In contrast to what much of the literature had conveyed on this topic until now, I found that many narratives surrounding menstrual stigma within the UK and Uganda were very similar, despite one being respectively labelled as the ‘Global North’ or ‘developed’ and the ‘Global South’ or ‘developing’.

My passion for this topic, and drive to ensure this work would be useful for Irise, really paid off when I was recognised by the School for the highest mark awarded for the MA dissertation.

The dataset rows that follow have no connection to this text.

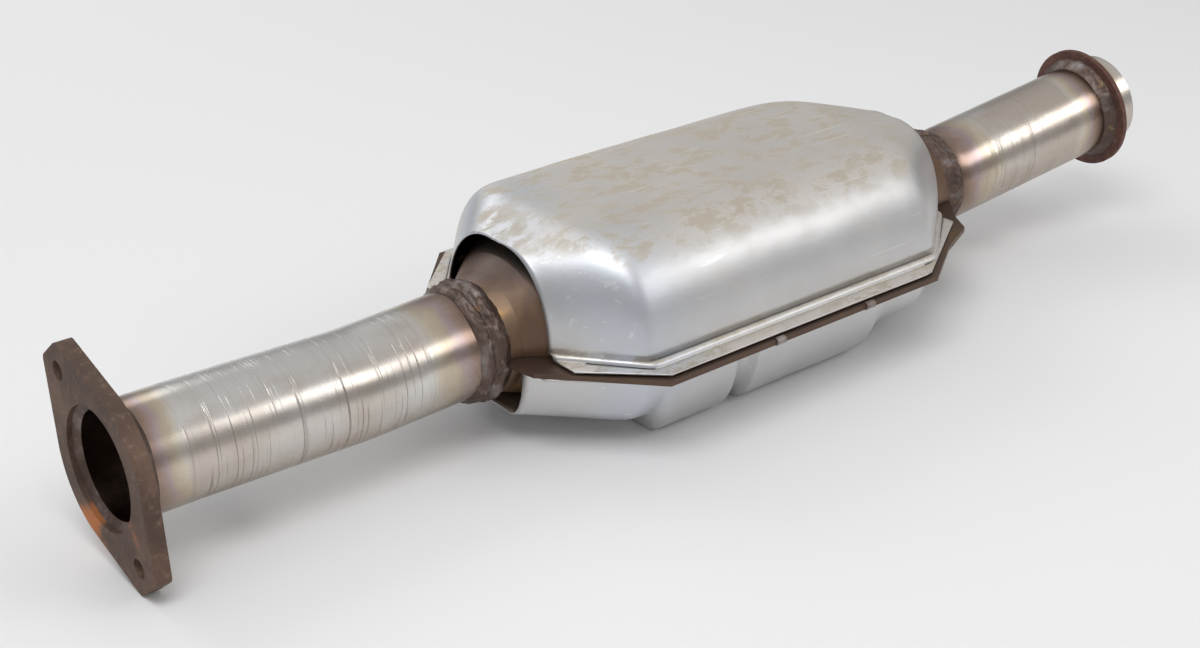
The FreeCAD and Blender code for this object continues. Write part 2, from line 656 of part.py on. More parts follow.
def heat_shield(node, way):
    """Pressed shield: arched dome or grooved tray, a step round its foot, a flat lip."""
    sheet_size, step, lift = size("shield_sheet"), size("joggle_height"), size("shell_sheet")
    length, width = 2 * size("mouth_rear"), 4 * size("lip_half_width")
    base = -size("seam_drop") + way * lift
    outside = dome_solid(base, way, 0.0, -lift, 0.0)
    cavity = dome_solid(base, way, -sheet_size, -lift - sheet_size, 1.0)
    lip_low, lip_high = sorted((base, base + way * sheet_size))
    lip = mirrored_outline(shield_lip_outline(way), lip_low, lip_high)

    def foot(grow, tall, past):
        low = base if way > 0 else base - tall
        slab = Part.makeBox(length, width, tall, Vector(0, -width / 2, low))
        return dome_solid(base, way, grow, -lift, past).common(slab)

    joggle = foot(size("joggle_width"), step, 0.0)
    hollow = foot(size("joggle_width") - sheet_size, step - sheet_size, 1.0)
    shape = outside.fuse([lip, joggle]).cut(cavity).cut(hollow)
    part = doc.addObject("Part::Feature", node + "_pressing")
    part.Shape = shape.Solids[0] if len(shape.Solids) == 1 else shape
    return keep(part, node)


# ---------------------------------------------------------------- bricks, mats and seals

def brick_sizes():
    """Half width, half height and centre height of the cavity round the bricks."""
    sheet_size, fit = size("shell_sheet"), size("fit_gap")
    half_height = (size("shell_top") + size("shell_bottom")) / 2 - sheet_size - fit
    return size("shell_half_width") - sheet_size - fit, half_height, (size("shell_top") - size("shell_bottom")) / 2


def oval_bar(name, start, length, shrink):
    """An elliptical bar along X as an extruded Part ellipse, smaller by the shrink."""
    width, height, middle = brick_sizes()
    ellipse = doc.addObject("Part::Ellipse", name + "_oval")
    ellipse.MajorRadius = width - shrink
    ellipse.MinorRadius = height - shrink
    ellipse.Placement = Placement(Vector(start, 0, middle), Rotation(Vector(0, 1, 0), Vector(0, 0, 1), Vector(1, 0, 0)))
    bar = doc.addObject("Part::Extrusion", name)
    bar.Base = ellipse
    bar.DirMode = "Custom"
    bar.Dir = Vector(1, 0, 0)
    bar.LengthFwd = length
    bar.Solid = True
    doc.recompute()
    return bar


def oval_ring(node, start, length):
    """The space between a brick and the shell, filled over a length."""
    outer = oval_bar(node + "_outer", start, length, 0.0)
    inner = oval_bar(node + "_inner", start, length, size("mat_thickness"))
    ring = doc.addObject("Part::Cut", node + "_ring")
    ring.Base = outer
    ring.Tool = inner
    doc.recompute()
    return keep(ring, node)


def bricks():
    """Two bricks in line, each with its mat and a mesh seal at the mat's outer end."""
    length, inset, seal = size("brick_length"), size("mat_inset"), size("seal_length")
    middle = (size("cone_front_end") + size("cone_rear_start")) / 2
    starts = {"front": middle - size("brick_gap") / 2 - length, "rear": middle + size("brick_gap") / 2}
    for name, start in starts.items():
        keep(oval_bar(name + "_brick", start, length, size("mat_thickness")), name + "_substrate")
        oval_ring(name + "_mat", start + inset, length - 2 * inset)
        seal_start = start + inset - seal if name == "front" else start + length - inset
        oval_ring(name + "_mesh_seal", seal_start, seal)


# ---------------------------------------------------------------- tack welds on the seam

def tack_welds(neighbours):
    """Small beads over the stacked lips' edges."""
    radius, bead_length = size("tack_radius"), size("tack_length")
    reach = size("lip_half_width") + size("inner_margin") - 1
    length = size("lip_corner_rear") - size("lip_corner_front")
    for side, way in (("near", -1), ("far", 1)):
        for number, share in ((1, 0.38), (2, 0.73)):
            node = "%s_tack_weld_%d" % (side, number)
            centre = Vector(size("lip_corner_front") + share * length, way * reach, -size("seam_drop"))
            bead = Part.makeCylinder(radius, bead_length, centre - Vector(bead_length / 2, 0, 0), Vector(1, 0, 0))
            for other in neighbours:
                bead = bead.cut(other.Shape)
            part = doc.addObject("Part::Feature", node + "_bead")
            part.Shape = max(bead.Solids, key=lambda solid: solid.Volume)
            keep(part, node)


# ---------------------------------------------------------------- build

inlet_flange()
inlet_pipe()
inlet_flange_weld()
inlet_bore_weld()
inlet_boss_place = boss_turn(inlet_place(size("inlet_boss_station")), 0)
sensor_boss("inlet_sensor_boss", inlet_boss_place)
boss_weld("inlet_boss_weld", inlet_boss_place)
neck_weld("inlet_neck_weld", "Sizes.shell_front", "-")
halves = inner_shell_halves()
bricks()
shields = [heat_shield("upper_heat_shield", 1), heat_shield("lower_heat_shield", -1)]
tack_welds(halves + shields)
neck_weld("outlet_neck_weld", "Sizes.shell_rear", "+")
outlet_pipe()
outlet_boss_place = boss_turn(outlet_place(size("outlet_boss_reach")), size("outlet_roll"))
sensor_boss("outlet_sensor_boss", outlet_boss_place)
boss_weld("outlet_boss_weld", outlet_boss_place)
outlet_collar()
outlet_collar_weld()
doc.recompute()

for thing in doc.Objects:
    if "Invalid" in thing.State or "Error" in thing.State:
        raise RuntimeError("%s failed: %s" % (thing.Label, thing.State))
os.makedirs("parts", exist_ok=True)
for thing in NODES:
    shape = thing.Shape
    if shape.isNull() or not shape.isValid():
        raise RuntimeError(thing.Label + " has no valid shape")
    shape.exportStep("parts/%s.step" % thing.Label)
    box = shape.BoundBox
    print("%-20s %d solid  volume %9.0f  x %7.1f %7.1f  y %7.1f %7.1f  z %7.1f %7.1f" % (
        thing.Label, len(shape.Solids), shape.Volume, box.XMin, box.XMax, box.YMin, box.YMax, box.ZMin, box.ZMax))
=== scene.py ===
# %% [markdown]
# # A catalytic converter, dressed for the studio
# The solids come from CAD and stay where they are. This lesson gives each of them a finish made
# from nodes, adds the lumpy welds and the smooth pressed skins that a solid modeller leaves plain,
# and sets up a pale table, soft lamps and a camera. First the frame is loaded, and its box is kept,
# because nothing that we add may make the object bigger.

# %% Load the frame
import json
import math

import bmesh
import bpy
from mathutils import Matrix, Vector, noise


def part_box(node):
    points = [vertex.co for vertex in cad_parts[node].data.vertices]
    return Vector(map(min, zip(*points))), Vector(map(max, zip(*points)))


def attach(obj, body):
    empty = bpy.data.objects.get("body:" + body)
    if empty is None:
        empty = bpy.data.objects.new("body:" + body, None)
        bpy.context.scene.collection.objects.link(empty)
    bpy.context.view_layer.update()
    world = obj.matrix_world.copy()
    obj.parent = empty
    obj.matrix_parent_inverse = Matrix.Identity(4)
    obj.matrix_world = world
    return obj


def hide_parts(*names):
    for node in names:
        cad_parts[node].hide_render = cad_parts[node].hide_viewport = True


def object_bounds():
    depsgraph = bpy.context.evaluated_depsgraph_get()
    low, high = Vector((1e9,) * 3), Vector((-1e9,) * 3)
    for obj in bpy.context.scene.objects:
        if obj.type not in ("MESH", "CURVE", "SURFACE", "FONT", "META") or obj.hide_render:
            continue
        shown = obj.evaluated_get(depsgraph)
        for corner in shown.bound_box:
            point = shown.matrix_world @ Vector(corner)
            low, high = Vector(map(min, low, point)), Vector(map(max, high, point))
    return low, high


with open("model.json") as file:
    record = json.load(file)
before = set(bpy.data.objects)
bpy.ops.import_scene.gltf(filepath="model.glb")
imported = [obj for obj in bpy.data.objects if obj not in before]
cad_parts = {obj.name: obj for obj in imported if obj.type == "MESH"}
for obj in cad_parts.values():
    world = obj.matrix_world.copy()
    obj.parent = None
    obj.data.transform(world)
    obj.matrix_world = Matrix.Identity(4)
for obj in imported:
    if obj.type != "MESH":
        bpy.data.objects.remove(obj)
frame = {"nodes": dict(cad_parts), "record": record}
cad_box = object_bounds()
nodes = frame["nodes"]
MM = 0.001
print("loaded", len(nodes), "nodes in the box", cad_box)

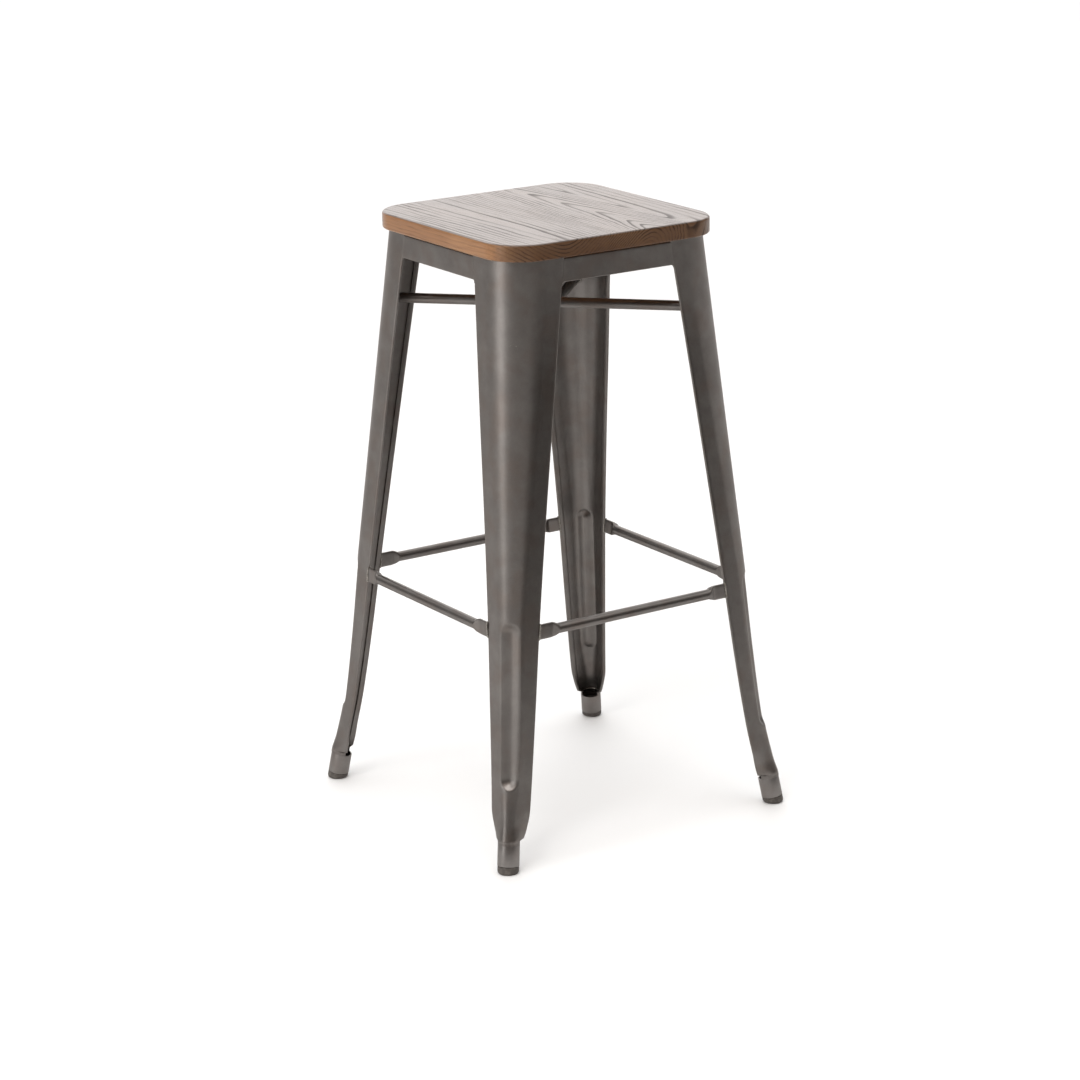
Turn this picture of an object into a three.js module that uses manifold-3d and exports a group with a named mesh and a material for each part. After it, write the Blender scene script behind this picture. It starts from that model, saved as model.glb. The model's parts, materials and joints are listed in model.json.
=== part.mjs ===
// Bar stool with a wooden seat and a welded sheet-steel frame, 762 mm tall.
//
// Units are millimetres and +Z is up. The origin is on the floor under the centre of the seat, and X and Y run
// along the sides of the square seat. The frame has four equal quarters, so each quarter is drawn once, for the
// corner at +X +Y and the side at +X, and is turned about Z by quarter turns.

import * as THREE from "three";
import { mergeVertices } from "three/addons/utils/BufferGeometryUtils.js";
import Module from "manifold-3d";

const wasm = await Module();
wasm.setup();

// Driving dimensions.
const STOOL_HEIGHT = 762;
const GAP = 0.3; // clearance between neighbouring pieces

const SEAT_SIDE = 322;
const SEAT_THICKNESS = 20.5;
const SEAT_CORNER_RADIUS = 53;
const SEAT_EDGE_ROUNDING = 3;

const FRAME_TOP = STOOL_HEIGHT - SEAT_THICKNESS - GAP;
const SHEET = 1.6; // thickness of the leg and apron steel
const HEM_THICKNESS = 3.4; // the sheet folded back on itself along a free edge
const HEM_WIDTH = 8;
const HEM_STEP = 1;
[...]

However, it was presenting my research to Irise International that really sparked my success and opened the door for opportunities within this area. The charity completely took on board my research and suggestions, which informed their new strategy and approach. This led me to getting further involved with the charity and I now volunteer on their Advocacy Committee as their Projects and Fundraising Officer. Through Irise and my research I have also been able to make many connections with menstrual health researchers, activists and practitioners across the UK. I have written a number of blogs for various menstrual health sites and have further presented my research at various events and conferences. My biggest achievement to date has been presenting my research at the Society of Menstrual Cycle Research Biennial Conference in Colorado Springs in June 2019. The conference was 3.5 days of activism, empowerment and knowledge sharing and I feel so proud to have been part of it to both share my research and learn from others at the top of this field.

I am currently working towards producing an article to publish from this research to ensure it can reach and be read by more people. I am continuing to be a key member of Irise’s advocacy committee, networking in the field and presenting my research. I hope to continue to progress and eventually work within this space in the future.